What is expected: Repeat everything in the material exactly.

#### Information supplied

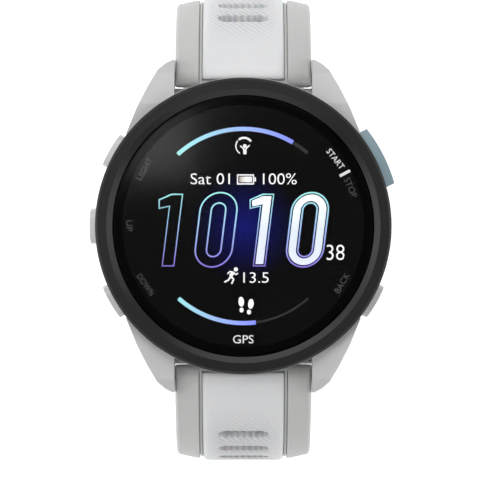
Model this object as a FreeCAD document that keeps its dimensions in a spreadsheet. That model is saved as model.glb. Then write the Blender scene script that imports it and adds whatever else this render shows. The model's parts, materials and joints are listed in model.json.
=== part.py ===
import FreeCAD, Part
import math
import os
import re
import Sketcher
from FreeCAD import Placement, Rotation, Vector

# A round GPS running watch on a quick-release two-tone strap, closed into a loop.
# +Z points out of the display, +Y to 12 o'clock, +X to 3 o'clock.
# The origin is the middle of the flat outer face of the heart-rate window.

doc = FreeCAD.newDocument("RunningWatch")
os.makedirs("parts", exist_ok=True)

sheet = doc.addObject("Spreadsheet::Sheet", "Sizes")
sizes = []


def size(alias, number, note):
    row = len(sizes) + 1
    sheet.set("A%d" % row, alias)
    sheet.set("B%d" % row, str(number))
    sheet.set("C%d" % row, note)
    sheet.setAlias("B%d" % row, alias)
    sizes.append(alias)


# Case
size("case_diameter", 43.0, "across the bezel")
size("case_height", 11.6, "sensor window face to bezel top")
size("case_wall", 3.5, "mid case, outside to the hollow")
size("back_face", 1.6, "height of the flat of the rear cover")
size("cover_thickness", 1.2, "rear cover flange")
size("cover_rim", 1.6, "mid case outside the rear cover")
size("ear_radius", 1.9, "screw ears of the rear cover")
size("bezel_height", 1.8, "bezel ring above its seat")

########

Final result:
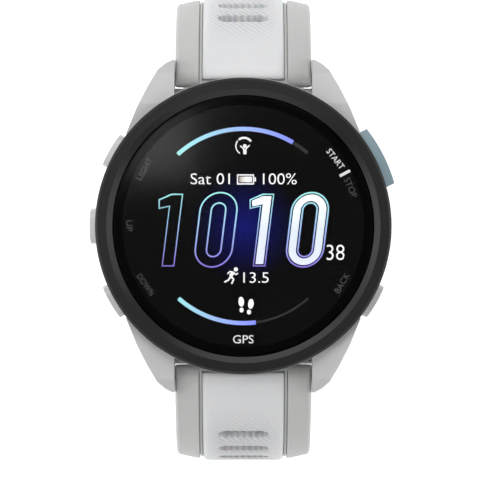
Model this object as a FreeCAD document that keeps its dimensions in a spreadsheet. That model is saved as model.glb. Then write the Blender scene script that imports it and adds whatever else this render shows. The model's parts, materials and joints are listed in model.json.
=== part.py ===
import FreeCAD, Part
import math
import os
import re
import Sketcher
from FreeCAD import Placement, Rotation, Vector

# A round GPS running watch on a quick-release two-tone strap, closed into a loop.
# +Z points out of the display, +Y to 12 o'clock, +X to 3 o'clock.
# The origin is the middle of the flat outer face of the heart-rate window.

doc = FreeCAD.newDocument("RunningWatch")
os.makedirs("parts", exist_ok=True)

sheet = doc.addObject("Spreadsheet::Sheet", "Sizes")
sizes = []


def size(alias, number, note):
    row = len(sizes) + 1
    sheet.set("A%d" % row, alias)
    sheet.set("B%d" % row, str(number))
    sheet.set("C%d" % row, note)
    sheet.setAlias("B%d" % row, alias)
    sizes.append(alias)


# Case
size("case_diameter", 43.0, "across the bezel")
size("case_height", 11.6, "sensor window face to bezel top")
size("case_wall", 3.5, "mid case, outside to the hollow")
size("back_face", 1.6, "height of the flat of the rear cover")
size("cover_thickness", 1.2, "rear cover flange")
size("cover_rim", 1.6, "mid case outside the rear cover")
size("ear_radius", 1.9, "screw ears of the rear cover")
size("bezel_height", 1.8, "bezel ring above its seat")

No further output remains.